Airlines are constantly aiming for defining and executing practical big data use cases. And sometimes you get dizzy by all these fancy ideas airlines come up with. Believe it, I am no stranger to that. However, personally I’m always aiming for feasible and executable solutions.
Big data, in my opinion, has definitely survived the buzzword hype and we can witness a multitude of practical use cases, tools, and benefits this technology is accomplishing.
In Airline Operations The Availability Of Big Data Is A Real Problem
However, when talking to airline operations experts we often encounter an interesting problem. The challenge here is that big data or sources for big data are simply not available.
To avoid misunderstandings: I’m not talking about the huge amount of data every aircraft is generating during a flight. I’m talking about process data: data from ground handlers, passengers, timestamps, information about process changes, etc.
When analyzing available operational data from airlines, one usually has to concentrate on data sets with a very limited amount of attributes. Scheduled times, actual times, number of passengers — actually, the basic data.
And the problem gets bigger since every flight is operated not more than once per day. Accordingly, we have to rely on a maximum of 365 sets of data with a limited set of attributes.
Most Big Data Approaches Don’t Work With Limited Airline Data
Ultimately, this results in a situation that most of the big data approaches, all the fancy tools, and analytical approaches simply don’t work. The available limited sets of data actually don’t allay the big data hunger.

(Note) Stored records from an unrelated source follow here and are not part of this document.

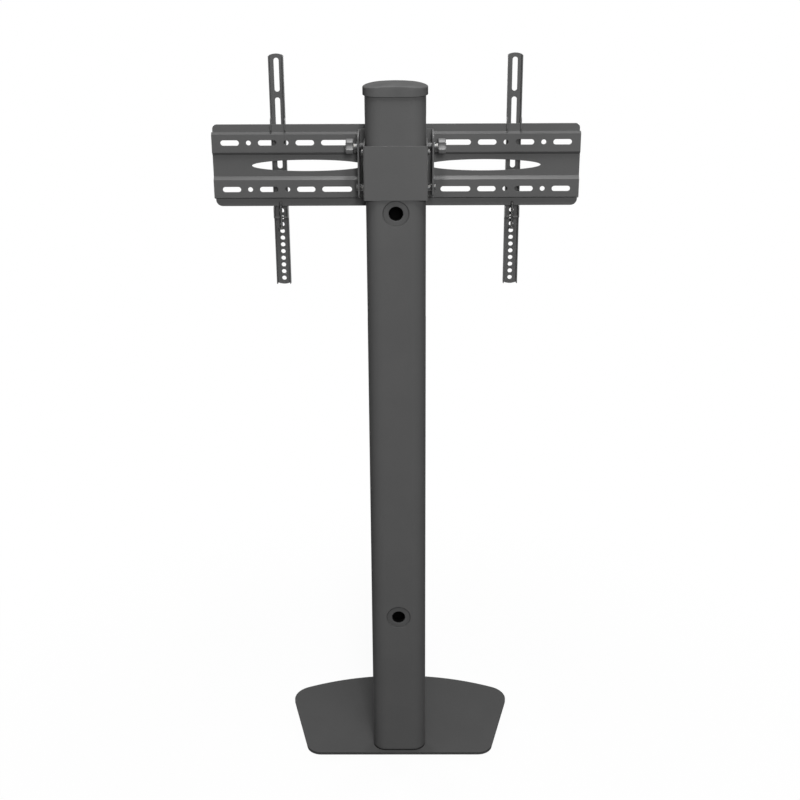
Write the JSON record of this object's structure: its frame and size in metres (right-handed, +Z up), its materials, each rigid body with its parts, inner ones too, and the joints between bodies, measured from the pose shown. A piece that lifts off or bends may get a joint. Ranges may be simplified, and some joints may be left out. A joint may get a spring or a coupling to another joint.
{
  "type": "tv stand with mount",
  "caption": "Floor stand for a flat television: oval column on a splayed base plate, height collar, tilting cross plate and sliding hooked arms",
  "frame": {"origin": "on the floor under the axis of the column, on the lower face of the middle pad", "axes": "+Z up, +Y towards the television and the front of the base plate, +X to the right as seen from behind the stand"},
  "size_m": [0.669, 0.283, 1.426],
  "materials": {
    "powder_coat": "fine-textured satin powder coat on sheet steel, dark grey",
    "dark_plastic": "moulded plastic, matt dark grey",
    "black_nylon": "turned nylon, matt black",
    "rubber": "soft rubber sheet, matt black",
    "plated_steel": "zinc-plated steel fasteners"
  },
  "bodies": {
    "stand": {"base_plate": "powder_coat", "base_pads": "rubber", "base_screws": "plated_steel", "column_foot": "plated_steel", "column_tube": "powder_coat", "top_cap": "dark_plastic", "upper_grommet": "dark_plastic", "lower_grommet": "dark_plastic"},
    "height_collar": {"collar": "powder_coat", "front_channel": "powder_coat", "left_nut_plate": "plated_steel", "right_nut_plate": "plated_steel", "clamp_bolts": "plated_steel", "clamp_washers": "plated_steel", "pivot_bolts": "plated_steel", "pivot_nuts": "plated_steel", "spacer_bushes": "black_nylon", "tilt_studs": "plated_steel", "tilt_washers": "plated_steel"},
    "left_knob": {"left_knob_insert": "plated_steel", "left_tilt_knob": "dark_plastic"},
    "right_knob": {"right_knob_insert": "plated_steel", "right_tilt_knob": "dark_plastic"},
    "tilt_head": {"tilt_bracket": "powder_coat", "bracket_bolts": "plated_steel", "bracket_nuts": "plated_steel", "wall_plate": "powder_coat"},
    "left_hooked_arm": {"left_arm": "powder_coat", "left_lock_screw": "plated_steel"},
    "right_hooked_arm": {"right_arm": "powder_coat", "right_lock_screw": "plated_steel"}
  },
  "joints": [
    {"name": "collar_height", "type": "slide", "parent": "stand", "child": "height_collar", "axis": [0, 0, 1], "range_m": [-0.24, 0.06]},
    {"name": "head_tilt", "type": "hinge", "parent": "height_collar", "child": "tilt_head", "pos_m": [0, 0.039, 1.1945], "axis": [-1, 0, 0], "range_deg": [-5, 12]},
    {"name": "left_knob_turn", "type": "hinge", "parent": "height_collar", "child": "left_knob", "pos_m": [-0.084, 0.039, 1.269], "axis": [-1, 0, 0], "range_deg": [0, 720]},
    {"name": "right_knob_turn", "type": "hinge", "parent": "height_collar", "child": "right_knob", "pos_m": [0.084, 0.039, 1.269], "axis": [1, 0, 0], "range_deg": [0, 720]},
    {"name": "left_arm_slide", "type": "slide", "parent": "tilt_head", "child": "left_hooked_arm", "axis": [-1, 0, 0], "range_m": [-0.103, 0.097]},
    {"name": "right_arm_slide", "type": "slide", "parent": "tilt_head", "child": "right_hooked_arm", "axis": [1, 0, 0], "range_m": [-0.103, 0.097]}
  ]
}
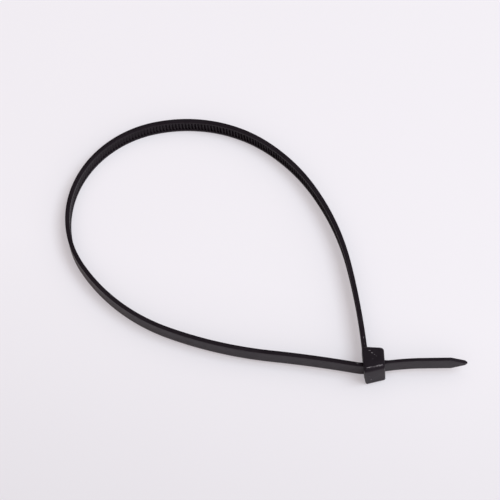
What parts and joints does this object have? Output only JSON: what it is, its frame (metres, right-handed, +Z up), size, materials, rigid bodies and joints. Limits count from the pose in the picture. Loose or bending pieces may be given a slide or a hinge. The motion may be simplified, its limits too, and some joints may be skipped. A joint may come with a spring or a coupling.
{
  "type": "cable tie",
  "caption": "Black nylon cable tie closed into a teardrop loop, its toothed strap locked through a small head with a short pointed tail.",
  "frame": {"origin": "middle of the length and width of the closed tie, on the surface it lies on", "axes": "+X across the head, the way the tail leaves it; +Y the way the root of the strap leaves the head; +Z up, along the width of the strap"},
  "size_m": [0.1062, 0.0858, 0.0081],
  "materials": {
    "nylon": "black moulded nylon, satin, with a fine grain"
  },
  "bodies": {
    "root": {"cable_tie": "nylon"}
  },
  "joints": []
}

What’s the result? Airline operations is still bound to old-fashioned approaches in terms of data analysis and technological possibilities. And you all know these approaches: old-school database, Excel exports, and so on.
But Wait, I Have An Idea To Create Big Data!
As the title of the blog post already relinquishes, I’m absolutely fascinated about a new possibility on the horizon which dramatically changes this situation.
A possibility that literally helps airlines to generate big data in the area of airline operations. Moreover, it creates a whole new source for analytics. No worries, you won’t have to connect a multitude of additional data sources or a vast number of suppliers.
I can see the questions mark above your head — “What is he talking about? How does that work?”
Events To Exponentially Grow Available Data
The core idea is to create rule-based events out of basic data. That means that very basic incoming data, such as off-block events, estimated time of arrivals, ACARS messages, information from ground handler, etc. are processed according to defined rules. And by doing so, you can create dozens of events out of one single data attribute.
Here Are Two Rule Examples
Here’s a basic one:
- An incoming ETA is compared to the STA. In case the ETA is five minutes later than the STA a “delay event” is generated.
Sure, it’s quite boring. So let’s spice it up
- An incoming ETA is compared to the STA. In case the ETA is five minutes later and first-class passengers are on board a “critical delay” event is generated.
I’m pretty sure you can already think about ten, twenty, or hundreds of other rules. Simple and complex ones.
Of course, that requires sitting down and defining the rules that are important to your airline. However, by doing so you can create a huge amount of data for every single flight.
Ultimately, this provides the possibility for a much more detailed and sophisticated analysis.
Rules Have No Limitations When It Comes To Airline Big Data
There are basically no limitations when it comes to rules. You can include data from public sources such as the weather. Or you go for maintenance information, NOTAMS, aircraft data, etc.
You can even take this one step further and create events out of events. Again, with defined rules. For example, an event that is generated when three critical delay events are generated within a timeframe of five minutes.
Our Experience With This Big Data Approach At Airlines
We went down that road in 2019 with a large European network carrier. Therefore, we developed a big data component that allows creating the above-mentioned events.
Afterward, we set up 30 rules for an initial test run. That means each flight of the 2,000 daily flights was processed by our component and respective rules.
The Results Literally Blew Us Away
Although we started with this very limited set of rules, the amount of data increase by factor 30. That means 30 times more data to analyze. 30 times more data to detect problems. And 30 times more data to identify the root causes of problems.
And to give you a number: On average 30 rules (automatically) created 85,000 – 120,000 additional data sets — DAILY! Just imagine what’s possible with 500 or even 1,000 rules.
What Do Airlines Need to Realize That Big Data Approach?
What’s needed for it? Actually, not very much — at least compared to other big data solutions. Yes, you need a software component that generates the events and provides you the possibility to define all the rules you need.
For the techies: We realized that with common big data technologies, by developing a component which is based on Kafka and Flink. Developed with Scala.
And yes, it is an effort to tackle. However, the potential of this approach is so unbelievably huge. Therefore, the efforts are absolutely reasonable.
Personally, I really do think that this approach holds the potential to massively improve airline operations by providing new possibilities for analyzing — and for applying state-of-the-art technologies.